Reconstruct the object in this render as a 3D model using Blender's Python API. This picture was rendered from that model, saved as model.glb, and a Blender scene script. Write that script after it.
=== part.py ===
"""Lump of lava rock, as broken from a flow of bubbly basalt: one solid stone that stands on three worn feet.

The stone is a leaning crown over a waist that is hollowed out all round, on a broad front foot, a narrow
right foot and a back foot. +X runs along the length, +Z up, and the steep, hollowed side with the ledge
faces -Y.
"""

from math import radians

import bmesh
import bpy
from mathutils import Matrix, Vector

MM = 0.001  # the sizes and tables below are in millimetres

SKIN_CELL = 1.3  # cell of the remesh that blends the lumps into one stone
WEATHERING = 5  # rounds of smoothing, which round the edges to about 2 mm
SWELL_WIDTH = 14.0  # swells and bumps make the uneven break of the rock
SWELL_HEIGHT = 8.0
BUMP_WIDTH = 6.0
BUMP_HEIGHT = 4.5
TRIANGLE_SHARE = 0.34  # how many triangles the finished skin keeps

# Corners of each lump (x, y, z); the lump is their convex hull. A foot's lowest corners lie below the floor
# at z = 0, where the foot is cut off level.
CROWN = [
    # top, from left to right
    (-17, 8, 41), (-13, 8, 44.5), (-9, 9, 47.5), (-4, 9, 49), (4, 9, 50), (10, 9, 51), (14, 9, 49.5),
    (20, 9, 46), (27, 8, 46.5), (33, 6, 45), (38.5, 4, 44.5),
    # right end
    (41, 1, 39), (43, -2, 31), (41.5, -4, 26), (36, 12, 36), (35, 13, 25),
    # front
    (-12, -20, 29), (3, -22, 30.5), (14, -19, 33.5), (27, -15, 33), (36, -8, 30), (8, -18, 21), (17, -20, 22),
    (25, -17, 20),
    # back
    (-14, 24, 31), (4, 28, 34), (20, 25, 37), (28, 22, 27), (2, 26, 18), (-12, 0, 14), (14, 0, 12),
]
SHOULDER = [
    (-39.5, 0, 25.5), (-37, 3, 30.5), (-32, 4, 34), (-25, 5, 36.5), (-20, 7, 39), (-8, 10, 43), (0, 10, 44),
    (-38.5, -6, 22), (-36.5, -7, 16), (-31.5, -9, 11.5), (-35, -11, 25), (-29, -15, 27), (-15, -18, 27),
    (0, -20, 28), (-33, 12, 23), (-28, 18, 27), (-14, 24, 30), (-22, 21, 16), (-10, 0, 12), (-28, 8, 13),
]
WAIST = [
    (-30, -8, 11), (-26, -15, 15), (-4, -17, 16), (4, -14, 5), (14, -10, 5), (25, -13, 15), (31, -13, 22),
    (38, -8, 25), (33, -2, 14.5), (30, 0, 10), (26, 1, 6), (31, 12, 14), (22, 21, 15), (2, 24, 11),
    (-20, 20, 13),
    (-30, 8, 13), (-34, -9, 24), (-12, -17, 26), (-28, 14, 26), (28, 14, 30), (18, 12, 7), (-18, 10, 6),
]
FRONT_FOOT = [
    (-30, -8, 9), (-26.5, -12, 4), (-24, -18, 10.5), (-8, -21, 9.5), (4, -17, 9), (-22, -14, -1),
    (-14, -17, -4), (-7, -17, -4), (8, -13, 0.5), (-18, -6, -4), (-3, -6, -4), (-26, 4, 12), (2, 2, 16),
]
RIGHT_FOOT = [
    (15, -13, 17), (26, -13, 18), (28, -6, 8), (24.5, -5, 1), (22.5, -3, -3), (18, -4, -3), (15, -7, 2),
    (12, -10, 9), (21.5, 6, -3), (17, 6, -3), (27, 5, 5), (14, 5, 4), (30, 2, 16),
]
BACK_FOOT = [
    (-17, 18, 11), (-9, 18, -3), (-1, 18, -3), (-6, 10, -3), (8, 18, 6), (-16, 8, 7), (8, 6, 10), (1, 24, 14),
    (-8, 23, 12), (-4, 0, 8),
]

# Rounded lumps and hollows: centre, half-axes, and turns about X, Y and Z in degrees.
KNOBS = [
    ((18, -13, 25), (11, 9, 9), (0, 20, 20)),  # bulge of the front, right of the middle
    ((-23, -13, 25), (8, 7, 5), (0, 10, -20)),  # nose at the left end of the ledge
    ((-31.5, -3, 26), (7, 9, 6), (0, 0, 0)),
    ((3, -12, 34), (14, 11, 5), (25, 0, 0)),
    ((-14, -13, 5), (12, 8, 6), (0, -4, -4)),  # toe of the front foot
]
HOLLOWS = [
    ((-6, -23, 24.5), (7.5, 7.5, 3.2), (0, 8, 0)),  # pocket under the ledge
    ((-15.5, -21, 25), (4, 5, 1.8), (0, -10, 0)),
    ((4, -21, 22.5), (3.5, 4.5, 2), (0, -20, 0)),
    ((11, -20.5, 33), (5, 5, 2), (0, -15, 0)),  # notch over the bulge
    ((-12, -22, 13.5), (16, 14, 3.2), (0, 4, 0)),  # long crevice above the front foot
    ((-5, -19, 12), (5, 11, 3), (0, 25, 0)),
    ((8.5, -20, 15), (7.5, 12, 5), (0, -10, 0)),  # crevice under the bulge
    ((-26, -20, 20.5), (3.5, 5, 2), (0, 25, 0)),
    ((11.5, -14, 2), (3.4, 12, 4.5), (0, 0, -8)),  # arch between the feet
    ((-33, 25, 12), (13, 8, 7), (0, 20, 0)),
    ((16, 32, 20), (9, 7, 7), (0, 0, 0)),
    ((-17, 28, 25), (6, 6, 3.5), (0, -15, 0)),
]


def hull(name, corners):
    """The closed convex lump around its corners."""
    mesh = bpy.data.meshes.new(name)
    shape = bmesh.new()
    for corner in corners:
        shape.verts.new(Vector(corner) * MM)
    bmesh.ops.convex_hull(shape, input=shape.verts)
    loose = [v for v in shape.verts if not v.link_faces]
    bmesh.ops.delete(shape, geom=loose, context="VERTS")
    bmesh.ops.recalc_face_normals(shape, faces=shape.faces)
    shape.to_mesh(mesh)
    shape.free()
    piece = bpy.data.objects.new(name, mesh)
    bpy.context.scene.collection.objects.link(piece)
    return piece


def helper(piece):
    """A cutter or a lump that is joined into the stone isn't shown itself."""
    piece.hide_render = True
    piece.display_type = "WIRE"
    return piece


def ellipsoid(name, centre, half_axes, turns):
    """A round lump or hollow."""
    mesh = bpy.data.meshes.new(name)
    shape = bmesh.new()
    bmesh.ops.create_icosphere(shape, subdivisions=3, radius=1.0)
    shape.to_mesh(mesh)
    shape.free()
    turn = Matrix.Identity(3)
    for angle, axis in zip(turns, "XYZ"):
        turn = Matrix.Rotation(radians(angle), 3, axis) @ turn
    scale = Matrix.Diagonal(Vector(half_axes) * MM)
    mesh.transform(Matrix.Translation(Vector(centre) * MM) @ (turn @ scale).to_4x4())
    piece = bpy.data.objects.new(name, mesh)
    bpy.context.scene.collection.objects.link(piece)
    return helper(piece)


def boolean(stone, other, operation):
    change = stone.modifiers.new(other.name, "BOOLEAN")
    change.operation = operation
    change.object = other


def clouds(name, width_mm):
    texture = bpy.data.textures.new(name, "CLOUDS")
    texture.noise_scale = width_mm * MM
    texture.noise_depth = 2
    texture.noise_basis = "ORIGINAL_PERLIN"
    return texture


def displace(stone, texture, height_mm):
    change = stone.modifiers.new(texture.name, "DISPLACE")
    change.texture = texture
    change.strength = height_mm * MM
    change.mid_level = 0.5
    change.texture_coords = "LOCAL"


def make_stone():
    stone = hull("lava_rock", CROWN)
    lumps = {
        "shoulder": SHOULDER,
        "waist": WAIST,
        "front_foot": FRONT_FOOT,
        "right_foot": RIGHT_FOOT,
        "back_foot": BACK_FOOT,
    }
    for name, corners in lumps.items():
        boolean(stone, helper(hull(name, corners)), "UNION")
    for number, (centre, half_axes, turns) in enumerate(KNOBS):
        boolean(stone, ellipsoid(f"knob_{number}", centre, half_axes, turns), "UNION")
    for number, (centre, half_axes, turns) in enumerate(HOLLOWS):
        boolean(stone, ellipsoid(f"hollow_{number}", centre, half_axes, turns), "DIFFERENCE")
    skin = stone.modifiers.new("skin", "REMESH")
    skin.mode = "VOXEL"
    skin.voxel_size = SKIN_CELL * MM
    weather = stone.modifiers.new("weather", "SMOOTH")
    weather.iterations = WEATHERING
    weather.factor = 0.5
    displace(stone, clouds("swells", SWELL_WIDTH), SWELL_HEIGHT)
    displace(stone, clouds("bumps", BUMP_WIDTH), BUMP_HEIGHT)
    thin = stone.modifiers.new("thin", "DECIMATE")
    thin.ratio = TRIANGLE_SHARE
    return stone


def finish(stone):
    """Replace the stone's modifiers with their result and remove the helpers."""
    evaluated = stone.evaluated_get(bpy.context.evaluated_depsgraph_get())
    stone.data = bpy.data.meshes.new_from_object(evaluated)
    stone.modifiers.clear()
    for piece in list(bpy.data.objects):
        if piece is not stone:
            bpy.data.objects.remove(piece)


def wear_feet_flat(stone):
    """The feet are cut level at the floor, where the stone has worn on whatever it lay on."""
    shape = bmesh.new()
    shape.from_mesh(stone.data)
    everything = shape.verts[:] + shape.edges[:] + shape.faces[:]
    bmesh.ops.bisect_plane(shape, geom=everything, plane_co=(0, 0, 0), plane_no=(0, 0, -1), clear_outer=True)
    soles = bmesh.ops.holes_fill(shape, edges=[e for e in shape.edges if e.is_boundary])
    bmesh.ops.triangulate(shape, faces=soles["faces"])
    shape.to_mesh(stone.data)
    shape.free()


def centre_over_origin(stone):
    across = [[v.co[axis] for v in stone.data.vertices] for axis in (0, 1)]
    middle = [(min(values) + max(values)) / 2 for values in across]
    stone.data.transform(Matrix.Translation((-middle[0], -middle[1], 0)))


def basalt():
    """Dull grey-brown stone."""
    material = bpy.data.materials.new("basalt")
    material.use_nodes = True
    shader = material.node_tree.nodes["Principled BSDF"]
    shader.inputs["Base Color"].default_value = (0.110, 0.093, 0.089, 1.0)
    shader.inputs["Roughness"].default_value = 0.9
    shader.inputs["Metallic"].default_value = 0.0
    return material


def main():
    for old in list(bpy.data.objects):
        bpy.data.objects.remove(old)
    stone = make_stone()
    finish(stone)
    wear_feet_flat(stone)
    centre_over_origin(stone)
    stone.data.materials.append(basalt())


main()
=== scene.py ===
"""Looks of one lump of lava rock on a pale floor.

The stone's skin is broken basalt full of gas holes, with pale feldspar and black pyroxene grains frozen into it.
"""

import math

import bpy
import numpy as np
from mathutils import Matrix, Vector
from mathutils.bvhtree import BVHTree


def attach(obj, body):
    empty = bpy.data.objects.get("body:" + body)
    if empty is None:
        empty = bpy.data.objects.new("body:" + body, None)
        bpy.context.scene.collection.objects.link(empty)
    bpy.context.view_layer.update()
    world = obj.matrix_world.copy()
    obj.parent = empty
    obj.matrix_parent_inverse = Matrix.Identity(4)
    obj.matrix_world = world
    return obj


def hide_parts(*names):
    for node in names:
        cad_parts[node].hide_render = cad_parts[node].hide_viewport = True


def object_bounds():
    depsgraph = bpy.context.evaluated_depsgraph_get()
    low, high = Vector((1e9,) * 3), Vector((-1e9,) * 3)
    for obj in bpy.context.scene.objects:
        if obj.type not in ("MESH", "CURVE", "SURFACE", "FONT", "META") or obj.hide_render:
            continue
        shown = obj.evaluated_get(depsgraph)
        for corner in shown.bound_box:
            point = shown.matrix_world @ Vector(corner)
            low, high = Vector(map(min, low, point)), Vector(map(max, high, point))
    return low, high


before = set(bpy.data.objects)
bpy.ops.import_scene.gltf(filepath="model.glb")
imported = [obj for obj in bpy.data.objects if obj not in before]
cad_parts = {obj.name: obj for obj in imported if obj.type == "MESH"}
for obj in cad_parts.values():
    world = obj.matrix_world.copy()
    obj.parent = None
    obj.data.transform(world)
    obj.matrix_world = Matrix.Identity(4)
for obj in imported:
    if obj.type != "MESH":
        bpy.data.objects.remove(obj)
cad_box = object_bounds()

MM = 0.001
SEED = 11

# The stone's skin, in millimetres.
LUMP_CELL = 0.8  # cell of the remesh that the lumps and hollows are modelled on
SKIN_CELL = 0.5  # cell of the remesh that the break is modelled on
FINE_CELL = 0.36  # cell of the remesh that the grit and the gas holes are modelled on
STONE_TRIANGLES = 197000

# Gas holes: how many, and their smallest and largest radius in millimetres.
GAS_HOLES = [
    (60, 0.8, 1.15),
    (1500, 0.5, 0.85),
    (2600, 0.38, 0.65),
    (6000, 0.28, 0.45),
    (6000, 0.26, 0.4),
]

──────

**Goal**: Output exactly those lines that lie from the line with "before = set(bpy.data.objects)" through the line with "obj.parent = None", with both of those lines included.

**Task result**:
before = set(bpy.data.objects)
bpy.ops.import_scene.gltf(filepath="model.glb")
imported = [obj for obj in bpy.data.objects if obj not in before]
cad_parts = {obj.name: obj for obj in imported if obj.type == "MESH"}
for obj in cad_parts.values():
    world = obj.matrix_world.copy()
    obj.parent = None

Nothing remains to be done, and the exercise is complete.